Cellphone carriers have argued that high ARPU does not necessarily equal high prices - Canadians simply like to talk a lot, despite all the free calls they get on their landlines, so therefore they end up paying more for volume.

It's an argument that doesn't fly, though, when Canada is compared to countries with similarly low per-minute rates and high monthly usage, such as Hong Kong and Singapore. Both countries have comparatively low ARPU ($20.38 and $30.29, respectively). New Zealand is perhaps the best comparison to Canada. Customers there have free local calls on landlines and pay the exact same wireless rate per minute as we do - eight cents - yet only use 186 cellphone minutes per month. Monthly cellphone ARPU in New Zealand, however, is only $20.77 U.S., less than half Canada's.

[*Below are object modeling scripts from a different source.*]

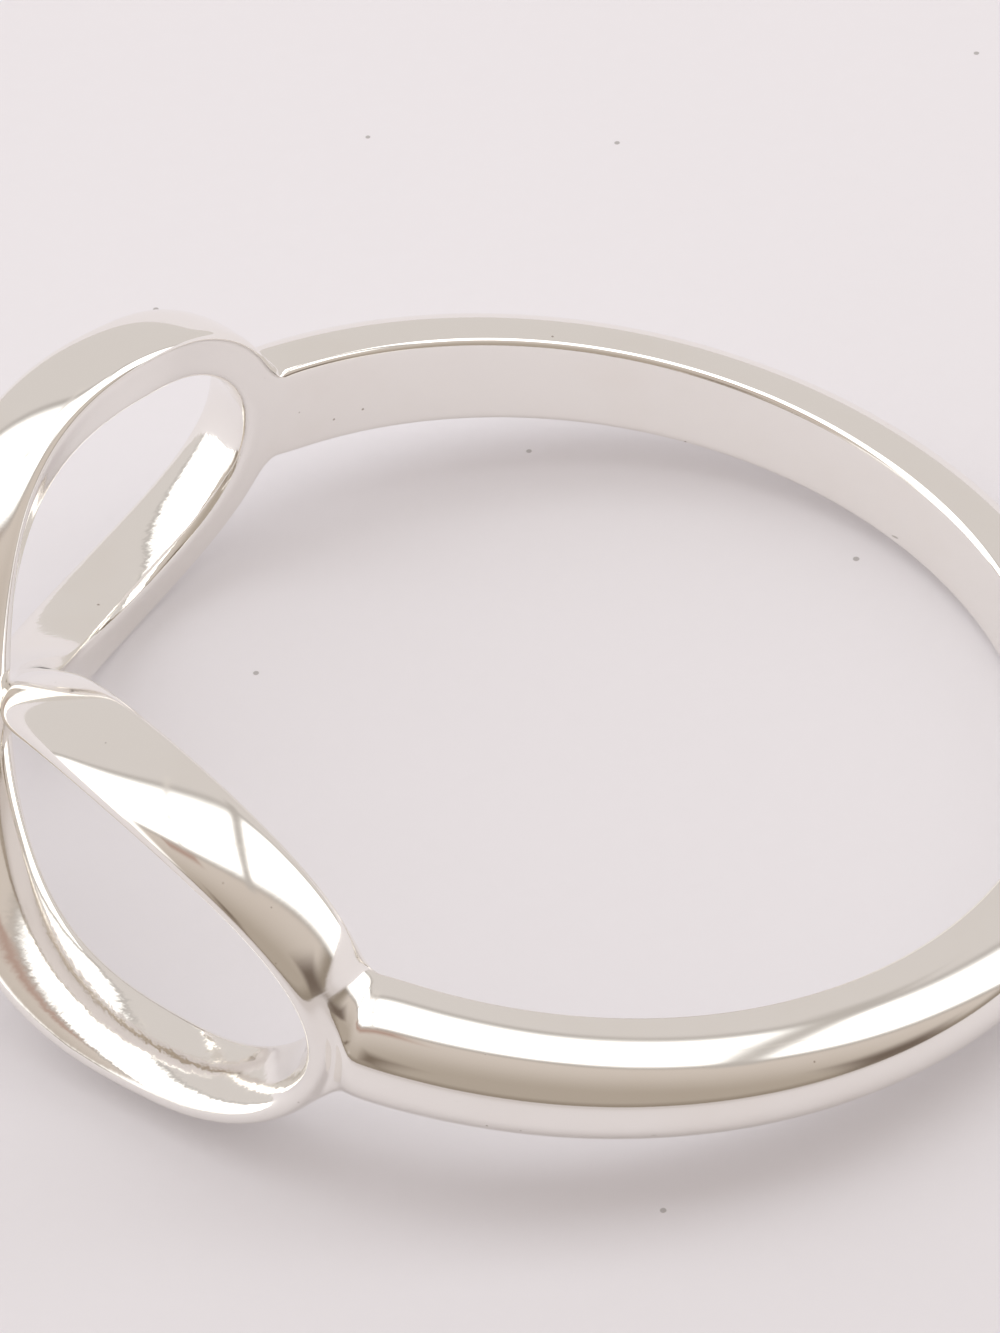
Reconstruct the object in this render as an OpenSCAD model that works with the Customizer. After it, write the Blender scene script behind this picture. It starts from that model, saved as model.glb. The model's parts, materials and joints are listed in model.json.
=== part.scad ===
// Infinity ring: one solid of polished silver. A half-round band, flat inside
// and domed outside, grows wider toward the front and runs into a pierced
// figure of eight that is curved round the finger. One strand of the figure
// passes over the other. The ring lies on its side as it rests by itself: on
// the two lower lobes of the figure and on the back of the band.
//
// Frame: Z up, the floor at Z = 0, the figure toward -X, the back of the band
// toward +X, the origin under the middle of the whole ring.

/* [Finger hole] */
// Inner diameter of the ring
finger_d = 16.9; // [14:0.1:22]

/* [Band] */
// Width of the band at the middle of its back
band_w_back = 1.55; // [1.2:0.05:2.6]
// Width of the band where it meets the loops
band_w_front = 2.05; // [1.5:0.05:3]
// Thickness of the band at its back, from the inner face to the top of the dome
band_t_back = 1.5; // [1:0.05:2.4]
// Thickness of the band where it meets the loops
band_t_front = 1.55; // [1:0.05:2.4]
// Radius of the polished edge between the flat inner face and the dome
edge_r = 0.13; // [0.05:0.01:0.25]
// Fullness of the domes: 2 is an ellipse, more is squarer
dome_power = 2.2; // [2:0.1:3]

/* [Infinity figure] */
// Length of the figure round the finger, tip to tip of its centre line
figure_l = 17.4; // [12:0.1:20]
// How much farther the tip of each loop reaches than a plain figure of eight
tip_reach = 0.3; // [0:0.05:0.6]
// Height of the figure along the finger, between the centre lines
figure_h = 5.55; // [4.5:0.1:8]
// Width of a strand across its inner face
strand_w = 1.05; // [0.7:0.05:1.6]
// Width of a strand at the tip of each loop, across its inner face
tip_w = 0.82; // [0.6:0.02:1.2]
// Thickness of a strand, from the inner face to the top of the dome
strand_t = 1.55; // [1:0.05:2]
// How far the over strand stands off the finger at the crossing
crossing_lift = 0.95; // [0.8:0.05:1.8]
// Length round the finger, each side of the crossing, over which it rises
crossing_l = 6.3; // [3:0.1:8]
// Length round the finger, each side of the crossing, over which the under
// strand grows thinner
notch_l = 2.2; // [2:0.1:5]
// Depth of the joint at the tip of each loop, where the band narrows into it
joint_l = 0.45; // [0.3:0.05:0.6]

/* [Hidden] */

// Slit left between the two strands at the crossing, bridged by the weld
crossing_slit = 0.05;
// Diameter of the weld that joins the strands at the crossing
weld_d = 0.7;
// How far the weld reaches into each strand, as a share of the over strand's lift
weld_share = 0.5;
// Share of the figure's length at which a strand is highest, set by the curve
// s = cos u / (1 + sin^2 u), z = sin u cos u / (1 + sin^2 u), whose height at
// unit length is this share
lemniscate_h = sqrt(2) / 4;
// Power of the cosine that keeps the longer reach and the other width near the tips
tip_power = 8;
// Depth of the foot under each section that the finger hole trims away
foot_h = 0.2;
// What is left of the foot where a strand stands off the finger
foot_min = 0.01;
// Height of the upright land between the finger hole and the polished edge
land_h = 0.05;
// Share of its width and thickness that the band keeps at each buried end
joint_share = 0.6;
// Steps of the sweeps, of each dome and of each polished edge
figure_steps = 128;
band_steps = 54;
joint_steps = 3;
dome_steps = 10;
edge_steps = 2;
// Sides of the round weld and of the finger hole
weld_sides = 24;
hole_sides = 180;
// Steepest angle at which the ring may rest, and the halvings in the search for
// the true one
rest_max = 45;
rest_steps = 30;

finger_r = finger_d / 2;
deg_per_mm = 180 / (PI * finger_r);
// Half the angle that the figure takes round the finger
figure_a = figure_l / 2 * deg_per_mm;
// Angles from the middle of the back to the start and the end of each joint,
// which lies half before and half behind the tip of the strands' centre line
joint_start_a = 180 - figure_a - joint_l / 2 * deg_per_mm;
joint_end_a = 180 - figure_a + joint_l / 2 * deg_per_mm;
// Height of the cylinder that trims the finger hole, well past both edges
hole_h = 2 * (figure_h + strand_w);

// A smooth hill over a length each side, 1 at the crossing and 0 beyond it
function hill(s, reach) = (1 + cos(180 * min(1, abs(s) / reach))) / 2;
// Share of its full lift that the over strand has: level near the crossing
function rise(s) = 1 - pow(1 - hill(s, crossing_l), 2);

// The centre line of the figure, u from 0 to 360: length round the finger from
// the crossing, and height along the finger. It goes over at u = 90.
function tipness(u) = pow(abs(cos(u)), tip_power);
function line_s(u) =
    (figure_l / 2 - tip_reach * (1 - tipness(u))) * cos(u) / (1 + pow(sin(u), 2));
function line_z(u) =
    figure_h / 2 / lemniscate_h * sin(u) * cos(u) / (1 + pow(sin(u), 2));
function is_over(u) = u > 0 && u < 180;
function line_lift(u) = is_over(u) ? crossing_lift * rise(line_s(u)) : 0;
function line_w(u) = strand_w - (strand_w - tip_w) * tipness(u);
function line_t(u) =
    is_over(u) ? strand_t
    : strand_t
        - (strand_t - crossing_lift + crossing_slit) * hill(line_s(u), notch_l);

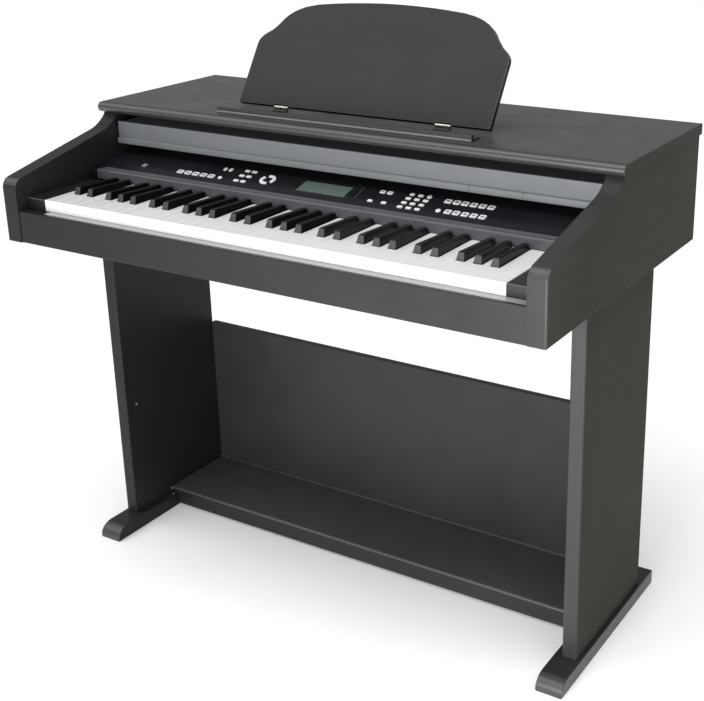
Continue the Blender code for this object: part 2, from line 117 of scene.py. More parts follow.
def remap(nt, src, out, a, b, f0=0.3, f1=0.7):
    m = nt.nodes.new("ShaderNodeMapRange")
    m.inputs["From Min"].default_value = f0
    m.inputs["From Max"].default_value = f1
    m.inputs["To Min"].default_value = a
    m.inputs["To Max"].default_value = b
    link(nt, src, out, m, "Value")
    return m


def bump(nt, bsdf, src, out, strength, dist, prev=None):
    b = nt.nodes.new("ShaderNodeBump")
    b.inputs["Strength"].default_value = strength
    b.inputs["Distance"].default_value = dist
    link(nt, src, out, b, "Height")
    if prev is not None:
        link(nt, prev, "Normal", b, "Normal")
    link(nt, b, "Normal", bsdf, "Normal")
    return b


def tint(c, k):
    return tuple(min(1.0, v * k) for v in c)


def lacquer(name, base, rough=0.42, grain='X', var=0.10, spec=0.20, graze=None, painted_shade=None):
    """Satin lacquer on board: faint grain along one axis, cloudy sheen and orange peel.
    graze is the sheen left at a flat angle, where it falls off. fade is painted shade: it makes the
    lacquer and its specular level a little darker towards one end of the board, standing in for light
    falling off: position, factor there, position where it ends."""
    m, nt, b = nodes_of(name)
    s = {'X': (1.0, 9, 9), 'Y': (9, 1.0, 9), 'Z': (9, 9, 1.0)}[grain]
    g = noise(nt, coords(nt, s), 7.0, 9.0, 0.66, 0.6)
    cloud = noise(nt, coords(nt, (1, 1, 1)), 7.0, 4.0, 0.6, 0.8)
    mix = nt.nodes.new("ShaderNodeMix")
    mix.data_type = 'RGBA'
    mix.blend_type = 'MULTIPLY'
    mix.inputs[0].default_value = 1.0
    rg = ramp(nt, g, "Fac", [(0.28, tint(base, 1 - var)), (0.52, base), (0.76, tint(base, 1 + var))])
    rc = ramp(nt, cloud, "Fac", [(0.28, (0.86, 0.86, 0.87)), (0.72, (1.06, 1.06, 1.05))])
    link(nt, rg, "Color", mix, 6)
    link(nt, rc, "Color", mix, 7)
    link(nt, mix, 2, b, "Base Color")
    link(nt, remap(nt, cloud, "Fac", rough - 0.06, rough + 0.08), "Result", b, "Roughness")
    peel = noise(nt, coords(nt, (1, 1, 1)), 420.0, 2.0)
    b1 = bump(nt, b, g, "Fac", 0.10, 0.0005)
    bump(nt, b, peel, "Fac", 0.06, 0.0002, b1)
    b.inputs["Specular IOR Level"].default_value = spec
    if painted_shade is not None:
        sx = nt.nodes.new("ShaderNodeSeparateXYZ")
        link(nt, coords(nt, (1, 1, 1)), "Vector", sx, "Vector")
        f = remap(nt, sx, "X", painted_shade[1], 1.0, painted_shade[0], painted_shade[2])
        painted_shade_mix = nt.nodes.new("ShaderNodeMix")
        painted_shade_mix.data_type = 'RGBA'
        painted_shade_mix.blend_type = 'MULTIPLY'
        painted_shade_mix.inputs[0].default_value = 1.0
        link(nt, mix, 2, painted_shade_mix, 6)
        link(nt, f, "Result", painted_shade_mix, 7)
        link(nt, painted_shade_mix, 2, b, "Base Color")
        link(nt, remap(nt, sx, "X", spec * painted_shade[1], spec, painted_shade[0], painted_shade[2]), "Result", b,
             "Specular IOR Level")
    if graze is not None:
        lw = nt.nodes.new("ShaderNodeLayerWeight")
        lw.inputs["Blend"].default_value = 0.5
        link(nt, remap(nt, lw, "Facing", spec, graze, 0.30, 0.62), "Result", b,
             "Specular IOR Level")
    return m


def plastic(name, base, rough=0.3, var=0.06, fine=260.0, peel=0.05, coat=0.0, smudge=0.06,
            metal=0.0, spec=0.5, painted_glow=0.0):
    m, nt, b = nodes_of(name)
    n1 = noise(nt, coords(nt, (1, 1, 1)), 14.0, 5.0)
    n2 = noise(nt, coords(nt, (1, 1, 1)), fine, 3.0)
    rc = ramp(nt, n1, "Fac", [(0.3, tint(base, 1 - var)), (0.7, tint(base, 1 + var))])
    link(nt, rc, "Color", b, "Base Color")
    link(nt, remap(nt, n1, "Fac", max(0.02, rough - smudge), rough + smudge), "Result", b,
         "Roughness")
    bump(nt, b, n2, "Fac", peel, 0.0002)
    b.inputs["Metallic"].default_value = metal
    b.inputs["Specular IOR Level"].default_value = spec
    # glow adds a faint emission: painted light on a surface that is no lamp.
    if painted_glow:
        b.inputs["Emission Color"].default_value = (0.9, 0.93, 1.0, 1)
        b.inputs["Emission Strength"].default_value = painted_glow
    if coat:
        b.inputs["Coat Weight"].default_value = coat
        b.inputs["Coat Roughness"].default_value = 0.06
    return m


def brushed(name, base, rough, metal, axis='X', var=0.12):
    m, nt, b = nodes_of(name)
    s = {'X': (1, 90, 90), 'Y': (90, 1, 90), 'Z': (90, 90, 1)}[axis]
    n1 = noise(nt, coords(nt, s), 9.0, 6.0, 0.6)
    n2 = noise(nt, coords(nt, (1, 1, 1)), 6.0, 3.0)
    rc = ramp(nt, n1, "Fac", [(0.3, tint(base, 1 - var)), (0.7, tint(base, 1 + var))])
    link(nt, rc, "Color", b, "Base Color")
    link(nt, remap(nt, n2, "Fac", rough - 0.04, rough + 0.06), "Result", b, "Roughness")
    bump(nt, b, n1, "Fac", 0.08, 0.0002)
    b.inputs["Metallic"].default_value = metal
    return m


def lcd(name):
    m, nt, b = nodes_of(name)
    ck = nt.nodes.new("ShaderNodeTexChecker")
    ck.inputs["Scale"].default_value = 1.0
    ck.inputs["Color1"].default_value = (0.098, 0.137, 0.122, 1)
    ck.inputs["Color2"].default_value = (0.114, 0.153, 0.136, 1)
    link(nt, coords(nt, (900, 900, 900)), "Vector", ck, "Vector")
    cl = noise(nt, coords(nt, (1, 1, 1)), 18.0, 2.0)
    mx = nt.nodes.new("ShaderNodeMix")
    mx.data_type = 'RGBA'
    mx.blend_type = 'MULTIPLY'
    mx.inputs[0].default_value = 0.4
    link(nt, ck, "Color", mx, 6)
    link(nt, ramp(nt, cl, "Fac", [(0.3, (0.82, 0.84, 0.84)), (0.7, (1, 1, 1))]), "Color", mx, 7)
    link(nt, mx, 2, b, "Base Color")
    b.inputs["Roughness"].default_value = 0.35
    b.inputs["Coat Weight"].default_value = 0.6
    b.inputs["Coat Roughness"].default_value = 0.04
    return m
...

What really makes the argument that high ARPU equals high prices in Canada is when gross domestic product per capita is figured in. Canada's GDP per capita, which is a general measure of a country's wealth per citizen, is $38,093 US, or nearly $10,000 lower than the U.S. or Japan, according to Merrill Lynch. In other words, while ARPU/prices in those two countries are higher than in Canada, so is the standard of living and, thereby, the disposable income.

None of this is even up for debate anymore, as the Canadian government decided our prices were indeed high nearly two years ago and moved to get new carriers to start up.

Merrill Lynch's wireless numbers are accepted by carriers while the OECD statistics are not, but ultimately they say the same thing. The ISPs are now similarly criticizing the OECD's findings on broadband. It's too bad Merrill Lynch doesn't have a broadband matrix because it'd be interesting to see if the same conclusions were reached there.